## Aim of the exercise
Repeat the full listing, word for word.

## Collected data
====================

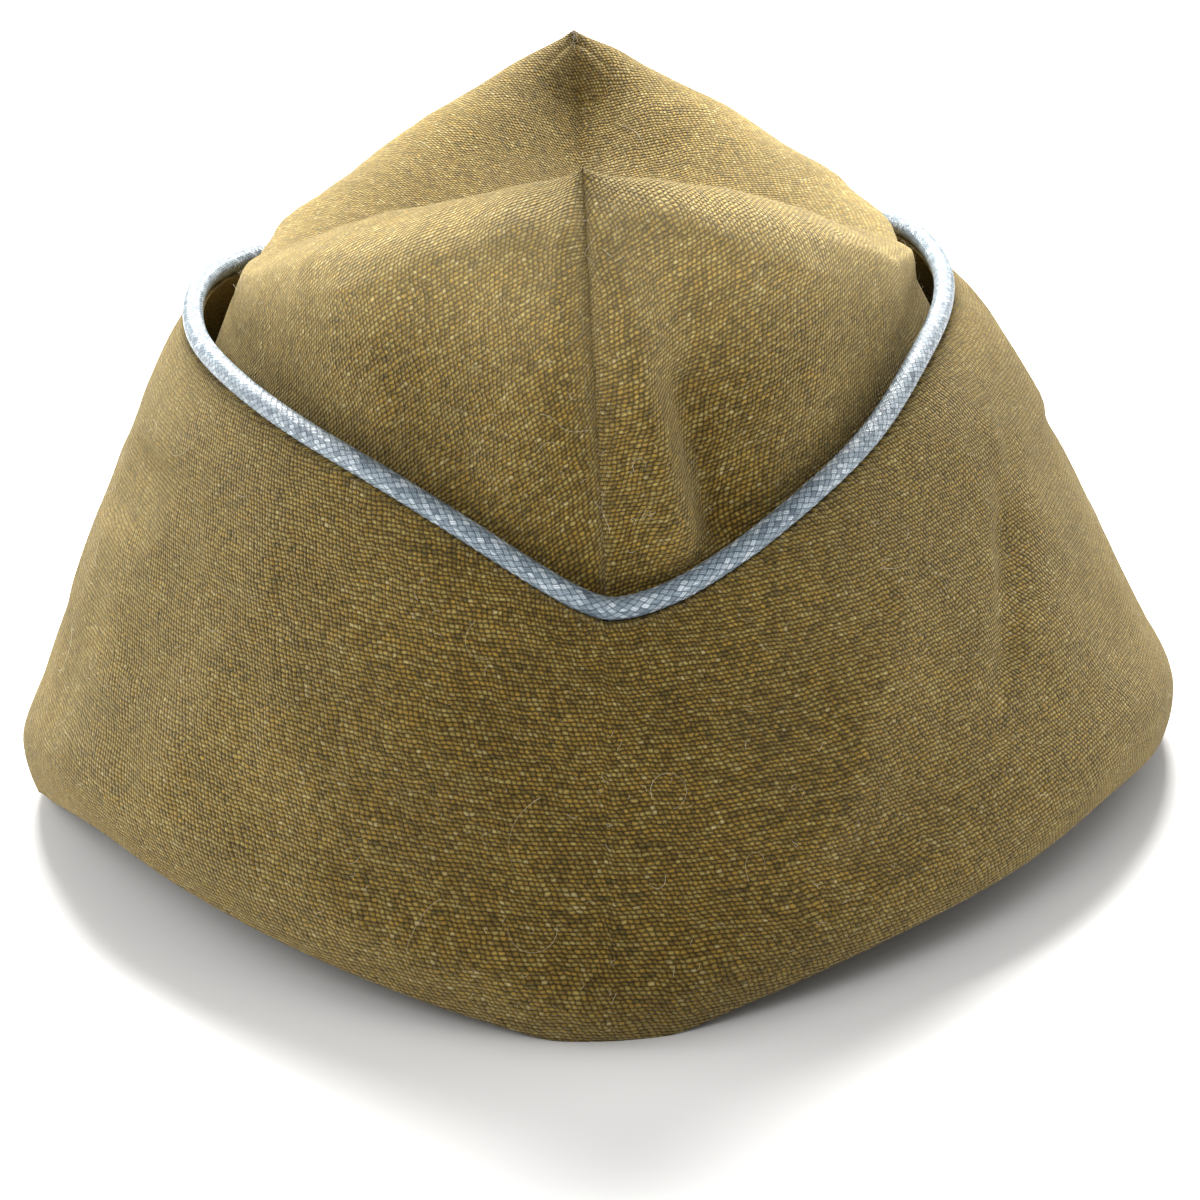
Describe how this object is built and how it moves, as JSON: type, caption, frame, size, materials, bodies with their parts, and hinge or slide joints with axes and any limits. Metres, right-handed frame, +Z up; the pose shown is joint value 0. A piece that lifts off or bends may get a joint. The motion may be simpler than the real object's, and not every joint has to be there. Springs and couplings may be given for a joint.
{
  "type": "garrison cap",
  "caption": "Wool serge garrison cap with a two-panel pointed crown, a turned-up curtain and a round cord-edge braid, standing open on its rim.",
  "frame": {"origin": "on the surface that the cap rests on, under the middle of the rim's bounding box", "axes": "+Y points to the front of the cap, +X to the wearer's right as seen from behind, and +Z up"},
  "size_m": [0.1788, 0.2122, 0.1104],
  "materials": {
    "crown_serge": "olive drab wool serge, matt, with a visible weave of ochre and grey-green yarn",
    "curtain_serge": "the same olive drab wool serge, matt",
    "edge_braid": "steel-blue plaited rayon, with a soft sheen"
  },
  "bodies": {
    "root": {"crown_panel_left": "crown_serge", "crown_panel_right": "crown_serge", "curtain": "curtain_serge", "edge_braid": "edge_braid"}
  },
  "joints": []
}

====================

## Full response
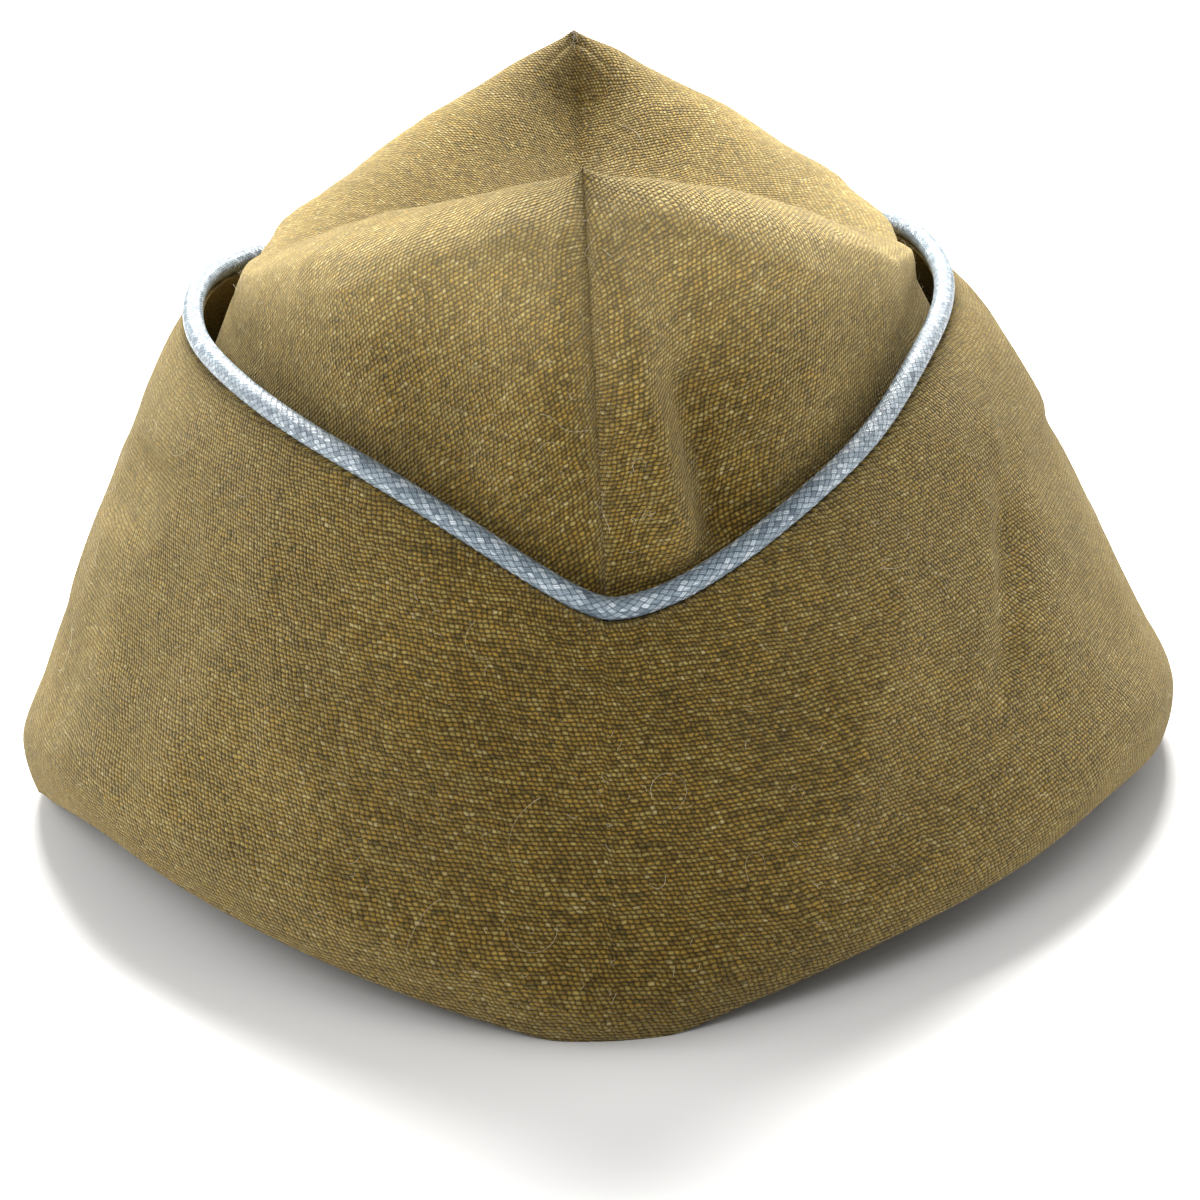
Describe how this object is built and how it moves, as JSON: type, caption, frame, size, materials, bodies with their parts, and hinge or slide joints with axes and any limits. Metres, right-handed frame, +Z up; the pose shown is joint value 0. A piece that lifts off or bends may get a joint. The motion may be simpler than the real object's, and not every joint has to be there. Springs and couplings may be given for a joint.
{
  "type": "garrison cap",
  "caption": "Wool serge garrison cap with a two-panel pointed crown, a turned-up curtain and a round cord-edge braid, standing open on its rim.",
  "frame": {"origin": "on the surface that the cap rests on, under the middle of the rim's bounding box", "axes": "+Y points to the front of the cap, +X to the wearer's right as seen from behind, and +Z up"},
  "size_m": [0.1788, 0.2122, 0.1104],
  "materials": {
    "crown_serge": "olive drab wool serge, matt, with a visible weave of ochre and grey-green yarn",
    "curtain_serge": "the same olive drab wool serge, matt",
    "edge_braid": "steel-blue plaited rayon, with a soft sheen"
  },
  "bodies": {
    "root": {"crown_panel_left": "crown_serge", "crown_panel_right": "crown_serge", "curtain": "curtain_serge", "edge_braid": "edge_braid"}
  },
  "joints": []
}